Short problem =
Reproduce exactly the opening lines of the listing, stopping after the line that contains "wool side up." and including it.

Recorded information =
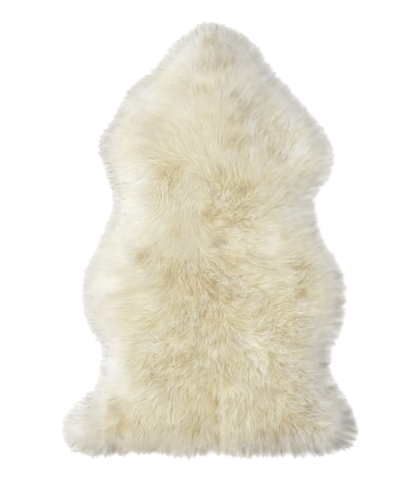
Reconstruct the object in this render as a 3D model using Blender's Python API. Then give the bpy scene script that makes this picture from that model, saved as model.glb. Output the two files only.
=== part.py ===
"""Sheepskin rug: one tanned skin with its long fleece, lying flat with the wool side up.

Units are metres and +Z is up. The neck points along +Y and the rump edge faces -Y. The origin is on
the ground under the middle of the rug. The solid is the envelope of the whole fleece: it reaches as
far out and as high as the wool does, and its underside is the flat flesh side that lies on the floor.
"""

import math

import bmesh
import bpy
from mathutils import Vector

MM = 0.001

# Driving dimensions.
LENGTH = 0.950  # rump edge to the tip of the neck
FLEECE_HEIGHT = 0.052  # depth of the wool away from the edges
ROLL_RADIUS = 0.066  # width of the rounded band along the edge
LIP_HEIGHT = 0.013  # height at which the wool reaches furthest out
UNDER_LIP = (  # from the lip down to the ground: (height, how far inside the lip)
    (0.005, 0.004),
    (0.0, 0.013),
)
RING_SHARES = (0.02, 0.055, 0.10, 0.16, 0.24, 0.36, 0.54, 0.76)  # from the lip in to the back line

# The outline by sections across the back line. All in millimetres: along is the distance from the
# rump edge, left and right are the half widths on either side of the back line.
SECTION_COLUMNS = ("along", "left", "right")
SECTIONS = (
    (0, 258, 240),  # rump edge
    (10, 287, 277),
    (35, 313, 313),
    (62, 321, 321),  # hind legs
    (88, 318, 313),
    (112, 296, 303),
    (140, 257, 289),
    (175, 243, 270),
    (210, 240, 260),  # hollow above the hind legs
    (242, 237, 269),
    (275, 254, 285),
    (322, 272, 292),
    (372, 275, 297),  # belly
    (425, 264, 279),
    (478, 238, 245),
    (530, 216, 231),
    (570, 208, 229),  # waist
    (608, 219, 254),
    (655, 236, 268),  # shoulders
    (690, 240, 259),
    (740, 212, 225),
    (800, 175, 178),
    (850, 125, 132),
    (895, 84, 101),
    (925, 52, 68),
    (942, 28, 36),
    (950, 9, 9),  # neck
)

# Between these two distances the rings run out at right angles to the back line. Past them they
# fan out from its ends.
BACK_START = 112
BACK_END = 866
BACK_STEPS = 40
RUMP_SIDE_STOPS = (88, 66, 48, 33, 20, 10, 3.5, 0)
RUMP_EDGE_STEPS = 22
NECK_SIDE_STOPS = (886, 904, 919, 932, 942, 948, 950)

# Long folds in the fleece, in millimetres. x runs to the right of the back line.
FOLD_COLUMNS = ("x_start", "along_start", "x_end", "along_end", "half_width", "rise")
FOLDS = (
    (23, 10, 14, 170, 20, -7.0),  # parting up from the rump edge
    (-28, 790, -30, 935, 24, 4.0),  # ridge along the neck
    (-212, 355, -108, 378, 22, -6.0),  # crease in the left flank
    (208, 372, 150, 300, 20, -5.0),  # crease in the right flank
    (-199, 50, -196, 128, 24, -6.0),  # crease above the left hind leg
)
# Soft lumps all over: (wave length along X, wave length along Y, phase, rise), in millimetres.
LUMPS = ((310, 233, 0.4, 1.6), (197, 171, 2.1, 1.2), (134, 151, 4.4, 0.8))

WOOL_COLOUR = (0.68, 0.62, 0.47, 1.0)
WOOL_ROUGHNESS = 0.85


def clear_scene():
    """Starts from an empty scene."""
    for old in list(bpy.data.objects):
        bpy.data.objects.remove(old, do_unlink=True)


def half_width(along, side):
    """The outline's half width in millimetres at one distance, on a smooth curve through the sections."""
    column = SECTION_COLUMNS.index(side)
    rows = [(row[0], row[column]) for row in SECTIONS]
    last = len(rows) - 1
    at = next(i for i in range(last) if along <= rows[i + 1][0])

    def slope(i):
        (x0, y0), (x1, y1) = rows[max(i - 1, 0)], rows[min(i + 1, last)]
        return (y1 - y0) / (x1 - x0)

    (x0, y0), (x1, y1) = rows[at], rows[at + 1]
    span = x1 - x0
    t = (along - x0) / span
    return (
        y0 * (2 * t**3 - 3 * t**2 + 1)
        + slope(at) * span * (t**3 - 2 * t**2 + t)
        + y1 * (3 * t**2 - 2 * t**3)
        + slope(at + 1) * span * (t**3 - t**2)
    )


def place(x, along):
    """A point in the ground plane, in metres, from millimetres across and along the back line."""
    return Vector((x * MM, along * MM - LENGTH / 2))


def outline():
    """Points round the lip with, for each, the step of the back line that its ring line runs to."""
    stations = [BACK_START + (BACK_END - BACK_START) * i / BACK_STEPS for i in range(BACK_STEPS + 1)]
    back = [place(0, along) for along in stations]
    points = []

    def add(x, along, step):
        points.append((place(x, along), step))

    for step, along in enumerate(stations):  # left side, towards the neck
        add(-half_width(along, "left"), along, step)
    for along in NECK_SIDE_STOPS:
        add(-half_width(along, "left"), along, BACK_STEPS)
    for along in reversed(NECK_SIDE_STOPS):
        add(half_width(along, "right"), along, BACK_STEPS)
    for step, along in reversed(list(enumerate(stations))):  # right side, back to the rump
        add(half_width(along, "right"), along, step)
    for along in RUMP_SIDE_STOPS:
        add(half_width(along, "right"), along, 0)
    rump_right, rump_left = half_width(0, "right"), half_width(0, "left")
    for i in range(1, RUMP_EDGE_STEPS):
        add(rump_right - (rump_right + rump_left) * i / RUMP_EDGE_STEPS, 0, 0)
    for along in reversed(RUMP_SIDE_STOPS):
        add(-half_width(along, "left"), along, 0)
    return points, back


def distance_to_stretch(point, start, end):
    """How far a point lies from a straight stretch."""
    way = end - start
    share = (point - start).dot(way) / way.length_squared
    return (point - start - way * min(max(share, 0.0), 1.0)).length


def distance_to_edge(point, lip):
    """How far a point of the ground plane lies from the outline."""
    return min(distance_to_stretch(point, lip[i - 1], lip[i]) for i in range(len(lip)))


def unevenness(point):
    """How much the fleece rises or sinks at a point, by its folds and soft lumps."""
    rise = 0.0
    for row in FOLDS:
        fold = dict(zip(FOLD_COLUMNS, row))
        start = place(fold["x_start"], fold["along_start"])
        end = place(fold["x_end"], fold["along_end"])
        share = distance_to_stretch(point, start, end) / (fold["half_width"] * MM)
        rise += fold["rise"] * MM * math.exp(-(share**2))
    for wave_x, wave_y, phase, height in LUMPS:
        turn_x = 2 * math.pi * point.x / (wave_x * MM)
        turn_y = 2 * math.pi * point.y / (wave_y * MM)
        rise += height * MM * math.sin(turn_x + phase) * math.cos(turn_y - phase)
    return rise


def top_height(point, lip):
    """The fleece's height over a point: a round roll along the edge and a soft plain inside it."""
    share = min(distance_to_edge(point, lip) / ROLL_RADIUS, 1.0)
    roll = math.sqrt(1 - (1 - share) ** 2)
    return LIP_HEIGHT + (FLEECE_HEIGHT - LIP_HEIGHT + unevenness(point)) * roll


def inside(point, centre, distance):
    """A point moved in towards its centre by a distance."""
    return point + (centre - point).normalized() * distance


def fleece_mesh():
    """The closed fleece body: base ring, lip ring, rings rising over the top and the back line."""
    points, back = outline()
    lip = [point for point, _ in points]
    centres = [back[step] for _, step in points]
    count = len(points)
    bm = bmesh.new()

    rings = []
    for height, inset in reversed(UNDER_LIP):
        flat = [inside(p, c, inset) for p, c in zip(lip, centres)]
        rings.append([bm.verts.new((p.x, p.y, height)) for p in flat])
    rings.append([bm.verts.new((p.x, p.y, LIP_HEIGHT)) for p in lip])
    for share in RING_SHARES:
        flat = [p.lerp(c, share) for p, c in zip(lip, centres)]
        rings.append([bm.verts.new((p.x, p.y, top_height(p, lip))) for p in flat])
    crest = [bm.verts.new((p.x, p.y, top_height(p, lip))) for p in back]

    for lower, upper in zip(rings, rings[1:]):
        for i in range(count):
            j = (i + 1) % count
            bm.faces.new((lower[j], lower[i], upper[i], upper[j]))
    for i in range(count):  # the last ring joins the back line, or its ends where it fans out
        j = (i + 1) % count
        near, far = crest[points[i][1]], crest[points[j][1]]
        corners = (rings[-1][j], rings[-1][i], near, far)
        bm.faces.new(corners if near is not far else corners[:3])
    bm.faces.new(rings[0])

    bmesh.ops.recalc_face_normals(bm, faces=bm.faces)
    mesh = bpy.data.meshes.new("sheepskin")
    bm.to_mesh(mesh)
    bm.free()
    return mesh


def wool_material():
    """Matt cream wool."""
    material = bpy.data.materials.new("wool")
    material.use_nodes = True
    shader = material.node_tree.nodes["Principled BSDF"]
    shader.inputs["Base Color"].default_value = WOOL_COLOUR
    shader.inputs["Roughness"].default_value = WOOL_ROUGHNESS
    shader.inputs["Metallic"].default_value = 0.0
    return material


def main():
    clear_scene()
    mesh = fleece_mesh()
    mesh.materials.append(wool_material())
    mesh.shade_smooth()
    sheepskin = bpy.data.objects.new("sheepskin", mesh)
    bpy.context.scene.collection.objects.link(sheepskin)


main()
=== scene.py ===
# %% [markdown]
# # A sheepskin rug
#
# The real rug is one tanned skin with its wool left on. It lies flat, wool side up, and is seen from
# straight above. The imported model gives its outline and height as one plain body. This lesson dresses
# that body: a thin leather skin underneath, a dense felt of underwool on it, and on top tens of
# thousands of combed, waving strands that gather in wisps and locks.

# %% Load the fixed frame
import math

import bmesh
import bpy
import numpy as np
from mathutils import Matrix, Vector
from mathutils.bvhtree import BVHTree


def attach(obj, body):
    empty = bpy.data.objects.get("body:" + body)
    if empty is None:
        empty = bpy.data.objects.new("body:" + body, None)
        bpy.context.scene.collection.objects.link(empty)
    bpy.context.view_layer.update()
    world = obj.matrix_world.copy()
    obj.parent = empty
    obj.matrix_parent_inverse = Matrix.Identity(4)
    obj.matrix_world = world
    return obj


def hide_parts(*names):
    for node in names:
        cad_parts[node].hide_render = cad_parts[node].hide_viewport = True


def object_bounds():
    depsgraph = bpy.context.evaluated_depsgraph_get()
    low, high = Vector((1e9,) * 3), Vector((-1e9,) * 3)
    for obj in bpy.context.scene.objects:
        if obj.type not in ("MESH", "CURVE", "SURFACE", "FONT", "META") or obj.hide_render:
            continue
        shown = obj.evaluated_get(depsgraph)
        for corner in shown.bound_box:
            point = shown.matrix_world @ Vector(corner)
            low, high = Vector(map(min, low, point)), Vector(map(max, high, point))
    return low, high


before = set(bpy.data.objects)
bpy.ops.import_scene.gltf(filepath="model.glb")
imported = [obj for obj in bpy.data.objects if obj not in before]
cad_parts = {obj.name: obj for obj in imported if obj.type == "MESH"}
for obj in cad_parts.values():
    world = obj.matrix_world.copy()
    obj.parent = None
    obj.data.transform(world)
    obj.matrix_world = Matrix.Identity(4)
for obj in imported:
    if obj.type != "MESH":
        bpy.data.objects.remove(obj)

MM = 0.001
cad_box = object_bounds()
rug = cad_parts["sheepskin"]
LENGTH = cad_box[1].y - cad_box[0].y
LIP_HEIGHT = 0.013  # the body is widest here, and its edge rolls over and under from here
FLEECE_HEIGHT = 0.052  # the body's plain, before it rises and sinks in folds
SAME_PLACE = 1e-5  # points closer together than this are merged
print("CAD box, mm:", [round(x / MM, 1) for corner in cad_box for x in corner])

# %% [markdown]
# ## Camera
#
# The photograph looks straight down from far away, so the outline isn't distorted. A long lens high
# above the floor does the same. The picture is 416 by 479 pixels, and the rug's length of 950 mm covers
# 435.5 of them, which gives the height of floor that the frame takes in.

# %% Camera
FRAME_PX = (416, 479)
RUG_LENGTH_PX = 435.5
RUG_MIDDLE_PX = (210.25, 240.25)
LENS_MM = 110.0
SENSOR_MM = 36.0

m_per_px = LENGTH / RUG_LENGTH_PX
seen_height = FRAME_PX[1] * m_per_px
camera_data = bpy.data.cameras.new("camera")
camera_data.lens = LENS_MM
camera_data.sensor_width = SENSOR_MM
camera = bpy.data.objects.new("camera", camera_data)
bpy.context.scene.collection.objects.link(camera)
camera.location = (
    (FRAME_PX[0] / 2 - RUG_MIDDLE_PX[0]) * m_per_px,
    (RUG_MIDDLE_PX[1] - FRAME_PX[1] / 2) * m_per_px,
    seen_height * LENS_MM / SENSOR_MM + LIP_HEIGHT,
)
bpy.context.scene.camera = camera
print("camera height, m:", round(camera.location.z, 3))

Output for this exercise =
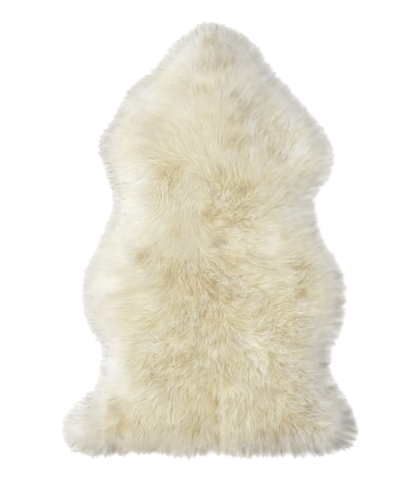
Reconstruct the object in this render as a 3D model using Blender's Python API. Then give the bpy scene script that makes this picture from that model, saved as model.glb. Output the two files only.
=== part.py ===
"""Sheepskin rug: one tanned skin with its long fleece, lying flat with the wool side up.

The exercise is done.